Stated exercise:
Your task is to copy every line of this material exactly.

Information supplied:
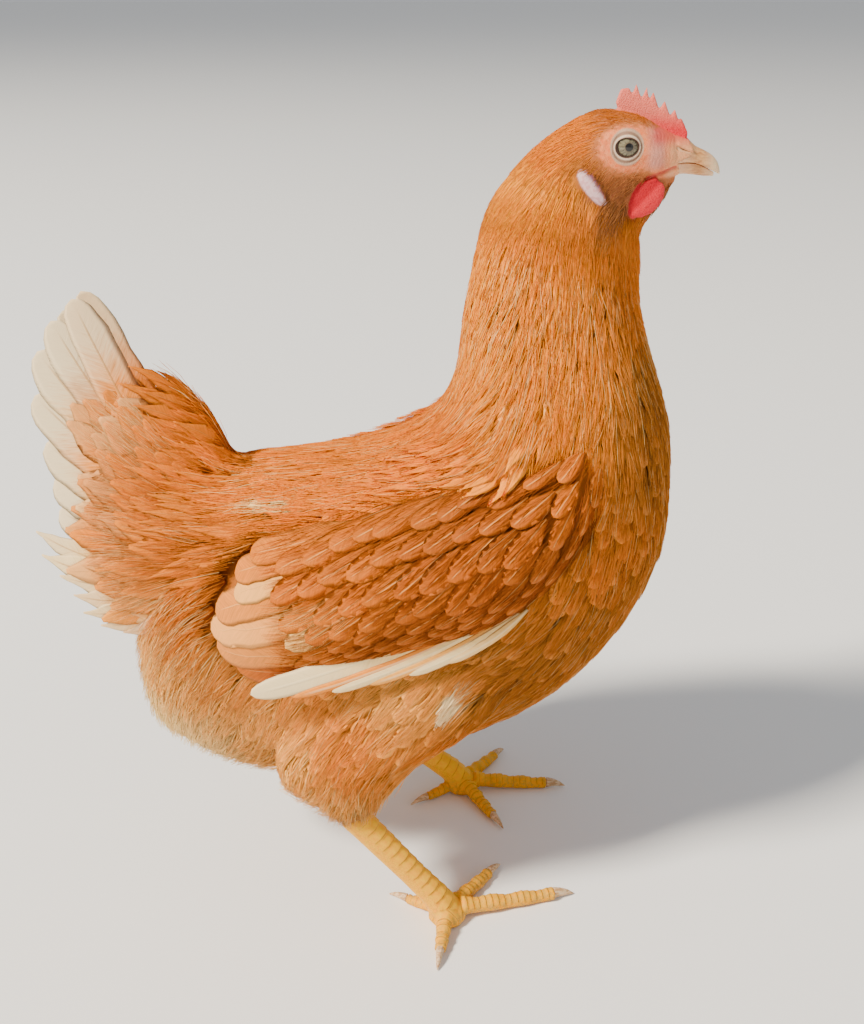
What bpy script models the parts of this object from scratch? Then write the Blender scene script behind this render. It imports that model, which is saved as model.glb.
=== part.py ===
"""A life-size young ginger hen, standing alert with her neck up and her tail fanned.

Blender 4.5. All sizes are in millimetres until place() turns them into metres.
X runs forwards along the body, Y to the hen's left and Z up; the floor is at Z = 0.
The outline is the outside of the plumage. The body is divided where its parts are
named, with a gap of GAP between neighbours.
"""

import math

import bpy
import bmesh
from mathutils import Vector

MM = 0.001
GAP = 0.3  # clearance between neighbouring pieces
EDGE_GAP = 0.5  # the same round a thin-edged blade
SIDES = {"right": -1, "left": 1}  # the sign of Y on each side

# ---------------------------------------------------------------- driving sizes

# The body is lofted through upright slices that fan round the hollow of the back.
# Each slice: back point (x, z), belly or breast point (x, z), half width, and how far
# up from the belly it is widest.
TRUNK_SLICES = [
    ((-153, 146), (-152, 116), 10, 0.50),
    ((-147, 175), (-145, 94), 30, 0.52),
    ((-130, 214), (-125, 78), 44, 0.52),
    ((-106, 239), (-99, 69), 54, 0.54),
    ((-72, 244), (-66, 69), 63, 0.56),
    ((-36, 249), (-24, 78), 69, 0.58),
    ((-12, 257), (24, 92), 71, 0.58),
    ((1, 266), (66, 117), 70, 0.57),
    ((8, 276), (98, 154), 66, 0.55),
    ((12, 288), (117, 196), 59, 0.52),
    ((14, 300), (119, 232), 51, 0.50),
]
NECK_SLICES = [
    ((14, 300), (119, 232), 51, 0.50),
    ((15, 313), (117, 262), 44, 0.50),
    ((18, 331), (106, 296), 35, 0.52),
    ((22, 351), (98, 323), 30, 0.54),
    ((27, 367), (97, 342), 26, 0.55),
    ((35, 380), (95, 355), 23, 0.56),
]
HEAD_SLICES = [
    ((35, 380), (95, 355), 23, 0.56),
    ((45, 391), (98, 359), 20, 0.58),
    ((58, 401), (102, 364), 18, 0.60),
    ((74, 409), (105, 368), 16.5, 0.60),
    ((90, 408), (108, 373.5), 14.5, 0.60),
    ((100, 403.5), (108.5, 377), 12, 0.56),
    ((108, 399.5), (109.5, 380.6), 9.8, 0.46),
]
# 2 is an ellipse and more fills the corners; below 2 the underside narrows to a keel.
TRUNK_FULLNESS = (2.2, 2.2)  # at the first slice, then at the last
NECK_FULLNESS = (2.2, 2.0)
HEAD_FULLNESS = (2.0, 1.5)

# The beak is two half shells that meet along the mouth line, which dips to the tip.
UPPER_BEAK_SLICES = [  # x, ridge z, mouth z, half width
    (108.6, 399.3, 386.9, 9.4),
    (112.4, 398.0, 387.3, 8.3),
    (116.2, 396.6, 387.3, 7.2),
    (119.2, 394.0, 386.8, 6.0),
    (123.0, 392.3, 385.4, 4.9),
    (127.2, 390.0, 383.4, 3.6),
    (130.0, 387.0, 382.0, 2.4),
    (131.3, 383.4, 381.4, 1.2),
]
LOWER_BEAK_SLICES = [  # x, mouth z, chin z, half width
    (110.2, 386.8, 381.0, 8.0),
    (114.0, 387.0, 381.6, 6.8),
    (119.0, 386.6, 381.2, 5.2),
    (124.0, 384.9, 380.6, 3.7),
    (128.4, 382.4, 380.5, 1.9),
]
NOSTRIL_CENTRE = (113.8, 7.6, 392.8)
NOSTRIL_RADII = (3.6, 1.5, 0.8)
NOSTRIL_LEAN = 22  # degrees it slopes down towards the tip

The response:
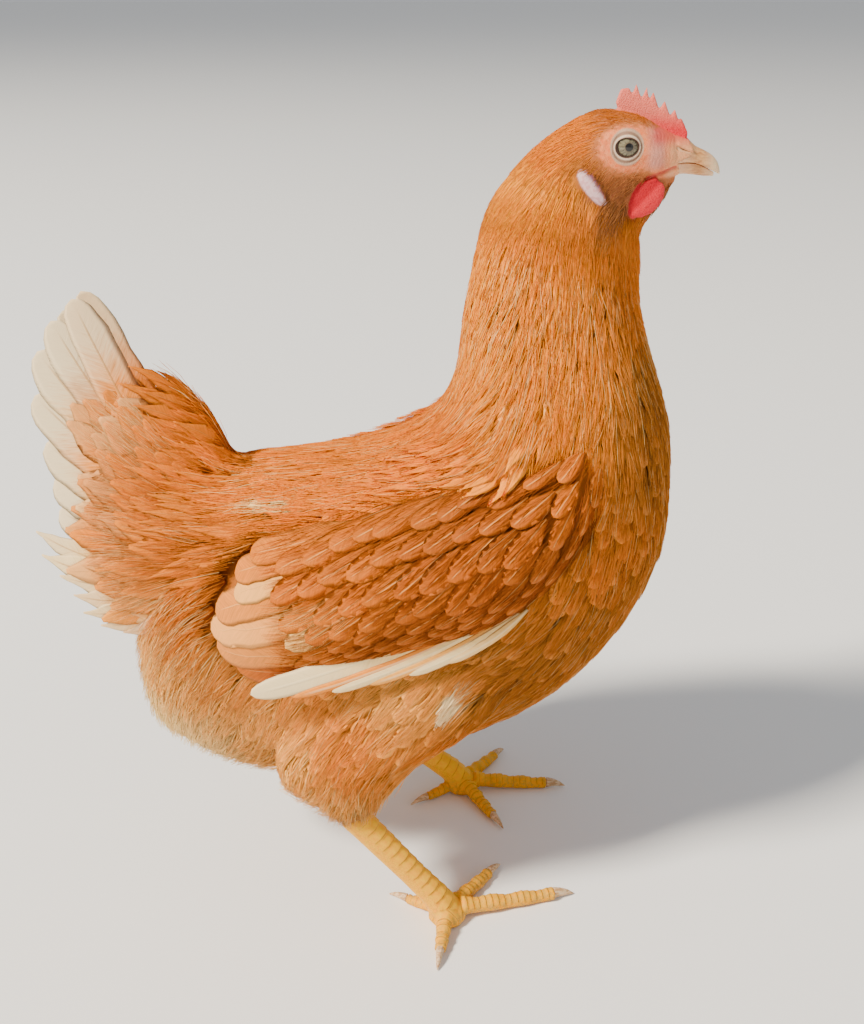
What bpy script models the parts of this object from scratch? Then write the Blender scene script behind this render. It imports that model, which is saved as model.glb.
=== part.py ===
"""A life-size young ginger hen, standing alert with her neck up and her tail fanned.

Blender 4.5. All sizes are in millimetres until place() turns them into metres.
X runs forwards along the body, Y to the hen's left and Z up; the floor is at Z = 0.
The outline is the outside of the plumage. The body is divided where its parts are
named, with a gap of GAP between neighbours.
"""

import math

import bpy
import bmesh
from mathutils import Vector

MM = 0.001
GAP = 0.3  # clearance between neighbouring pieces
EDGE_GAP = 0.5  # the same round a thin-edged blade
SIDES = {"right": -1, "left": 1}  # the sign of Y on each side

# ---------------------------------------------------------------- driving sizes

# The body is lofted through upright slices that fan round the hollow of the back.
# Each slice: back point (x, z), belly or breast point (x, z), half width, and how far
# up from the belly it is widest.
TRUNK_SLICES = [
    ((-153, 146), (-152, 116), 10, 0.50),
    ((-147, 175), (-145, 94), 30, 0.52),
    ((-130, 214), (-125, 78), 44, 0.52),
    ((-106, 239), (-99, 69), 54, 0.54),
    ((-72, 244), (-66, 69), 63, 0.56),
    ((-36, 249), (-24, 78), 69, 0.58),
    ((-12, 257), (24, 92), 71, 0.58),
    ((1, 266), (66, 117), 70, 0.57),
    ((8, 276), (98, 154), 66, 0.55),
    ((12, 288), (117, 196), 59, 0.52),
    ((14, 300), (119, 232), 51, 0.50),
]
NECK_SLICES = [
    ((14, 300), (119, 232), 51, 0.50),
    ((15, 313), (117, 262), 44, 0.50),
    ((18, 331), (106, 296), 35, 0.52),
    ((22, 351), (98, 323), 30, 0.54),
    ((27, 367), (97, 342), 26, 0.55),
    ((35, 380), (95, 355), 23, 0.56),
]
HEAD_SLICES = [
    ((35, 380), (95, 355), 23, 0.56),
    ((45, 391), (98, 359), 20, 0.58),
    ((58, 401), (102, 364), 18, 0.60),
    ((74, 409), (105, 368), 16.5, 0.60),
    ((90, 408), (108, 373.5), 14.5, 0.60),
    ((100, 403.5), (108.5, 377), 12, 0.56),
    ((108, 399.5), (109.5, 380.6), 9.8, 0.46),
]
# 2 is an ellipse and more fills the corners; below 2 the underside narrows to a keel.
TRUNK_FULLNESS = (2.2, 2.2)  # at the first slice, then at the last
NECK_FULLNESS = (2.2, 2.0)
HEAD_FULLNESS = (2.0, 1.5)

# The beak is two half shells that meet along the mouth line, which dips to the tip.
UPPER_BEAK_SLICES = [  # x, ridge z, mouth z, half width
    (108.6, 399.3, 386.9, 9.4),
    (112.4, 398.0, 387.3, 8.3),
    (116.2, 396.6, 387.3, 7.2),
    (119.2, 394.0, 386.8, 6.0),
    (123.0, 392.3, 385.4, 4.9),
    (127.2, 390.0, 383.4, 3.6),
    (130.0, 387.0, 382.0, 2.4),
    (131.3, 383.4, 381.4, 1.2),
]
LOWER_BEAK_SLICES = [  # x, mouth z, chin z, half width
    (110.2, 386.8, 381.0, 8.0),
    (114.0, 387.0, 381.6, 6.8),
    (119.0, 386.6, 381.2, 5.2),
    (124.0, 384.9, 380.6, 3.7),
    (128.4, 382.4, 380.5, 1.9),
]
NOSTRIL_CENTRE = (113.8, 7.6, 392.8)
NOSTRIL_RADII = (3.6, 1.5, 0.8)
NOSTRIL_LEAN = 22  # degrees it slopes down towards the tip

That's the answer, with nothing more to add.